World War II and the decolonization process in Africa, the Middle East, and India were troubled times for both colony and colonizer. Moreover, they were irreparably damaging to the psyche of the Western colonial powers, making the utilization of post-colonial imagery somewhat disturbing to Western readers. Soyinka takes advantage of the historical reality to further his narrative, but writes Ake, "from an African-centered world view without nostalgia for an idealized past, and his attitude is sophisticated, cosmopolitan, and international in awareness, reference, and relevance"(Bruce King, "Wole Soyinka and the Nobel Prize for Literature"). Although Meatless Days is non-chronological, a significant amount of the text address the partition of the Indian subcontinent and the resulting confusion: "When in 1947 Mountbatten's scissors clipped at the map of India and handed over what Jinnah fastidiously called a moth-eaten Pakistan...those very people must have worked with speedy fidelity all through the crazy winter of 1946, realigning their spatial perspective with something of the maniacal neatness of a Mughal miniaturist" (74). The religious/ethnic conflict on the subcontinent has become a prototype irredentist dispute of the kind now manifesting itself in many ex-colonies: Ireland, the Middle East, India and Pakistan, etc. Neither of these novels is about post-colonialism. Theses authors do not stake claim to canonization by appealing to current historical and political sensibilities, but by presenting a unique synthesis of their literary predecessors and native cultures.

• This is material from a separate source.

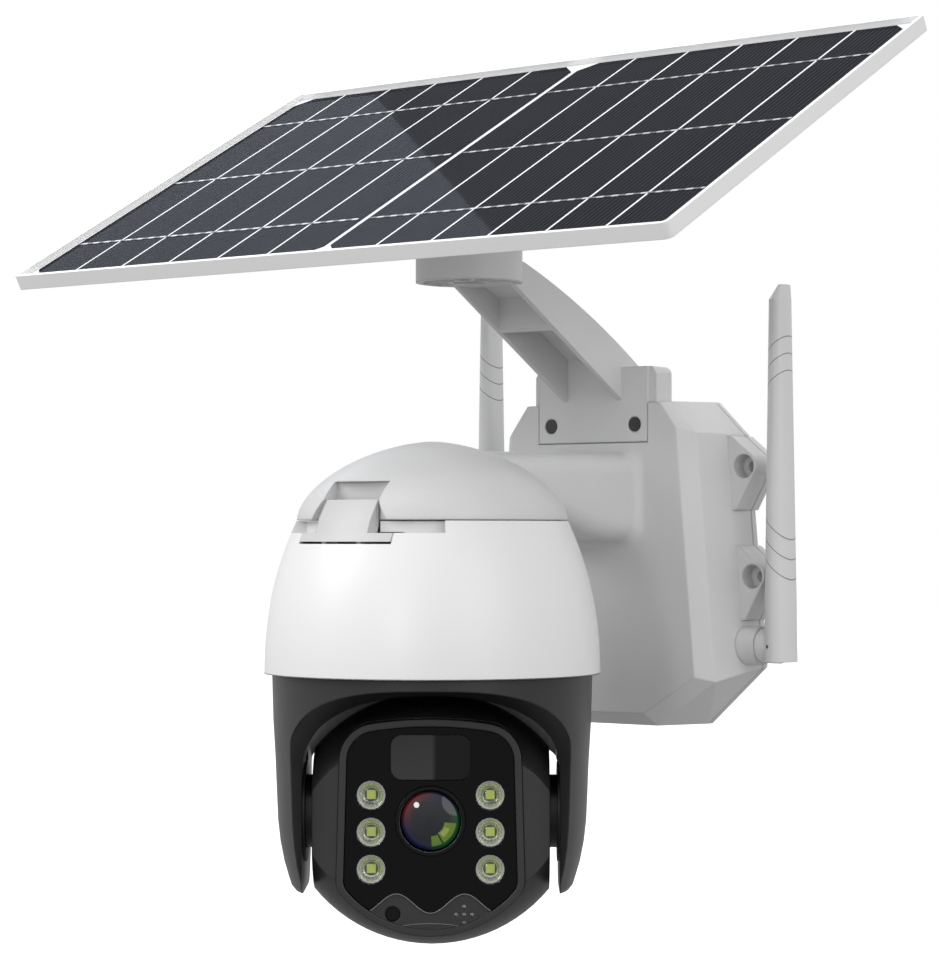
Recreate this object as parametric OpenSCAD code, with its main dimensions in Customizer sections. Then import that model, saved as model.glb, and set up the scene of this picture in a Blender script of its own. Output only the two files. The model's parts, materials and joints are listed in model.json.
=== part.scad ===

Meatless Days, colored by the effects of colonialism, provides a unique vision that is not explicitly post-colonial in nature. Meatless Days treats multiple themes (gender and sibling relations, political strife, religion, expatriatism, etc.), but above all it is a personal novel, a celebration and remembrance of her English mother. In communicating her personal vision, Suleri necessarily writes about colonialism, for she is a Pakistani. However, as a celebration of her mother, post-colonialism is conceptualized as a communicating tool and metaphor. She asks, "How can I bring them together in a room, that most reticent woman and that most demanding man?... Papa's powerful discourse would surround her night and day" (p. 57). Like Soyinka, Suleri uses notions of colonial power relations to tell a tale. For Suleri, colonial debris of absurd geography, her father's imprisonment, and the changing regimes, are several of many perplexing realities that she confronted while growing up. Post-colonial rhetoric aids her in discussing her mother's relation to Pakistan and herself, but as in Soyinka, it does not itself dominate the novel. Instead, it is appropriated, used freely and consciously as a tool.
Like Meatless Days, Ake is autobiographical. Like Suleri, Soyinka has a personal vision that includes and considers colonial power relations, and that masters post-colonial realities rather than being mastered by them as are, in his opinion, the proponents of Negritude. "Soyinka takes into account the imperfections of the past, which he accepts as inherent to the human condition and which he takes as an invitation to question the present" (Heather Carlberg, "Negritude"). In essence, Soyinka decided that to endow Ake with the Yoruba vision he wished for it, retrospection and colonial themes would be useful. Soyinka Yorubaizes English and Western names with impunity. Western intrusions in the shape of World War II, technology, and English customs are met by Yoruba sensibilities on an equal footing, and young Wole provides the perspective and makes the assessments of differences. He becomes aware of the political facts inherent in colonialism, commenting of the indigenous royalty, "I concluded somehow that he was perhaps as much the slave of the District Officer--if not the present one, at least of the earlier, insolent one--as he was a prisoner of the women" (220). He notes the determined triumph of the women's tax revolt and witnesses the clash of traditional and modern in Paa Adatan's vanquishing. He also notes that upon receiving the traditional Yoruba markings on wrists and ankles, certain problems were resolved for him that Wild Christian could not. "There is more to the world than the world of Christians, or books" (143). Soyinka successfully communicates his Yoruba vision. Soyinka, like Suleri, has coopted the West in English and colonial concepts.
Certainly Aké and Meatless Days succeed as vessels for communicating a unique vision. It is evident that both Suleri and Soyinka have become adept at utilizing their cultures' encounters with the West to their own ends. This cooptation of things Western, including English itself, provides an ironically effective method of forcing Westerners to reevaluate their beliefs in regard to the canon among other things. These are precisely the contemporary writers who can force open the canon. In an era where post-colonialism, the third world, and ethnicity are central concerns, the sensibilities that shape the canon may be ready to accept both Aké and Meatless Days. Certainly their vision, quality, resourcefulness, and groundbreaking topicality recommend them.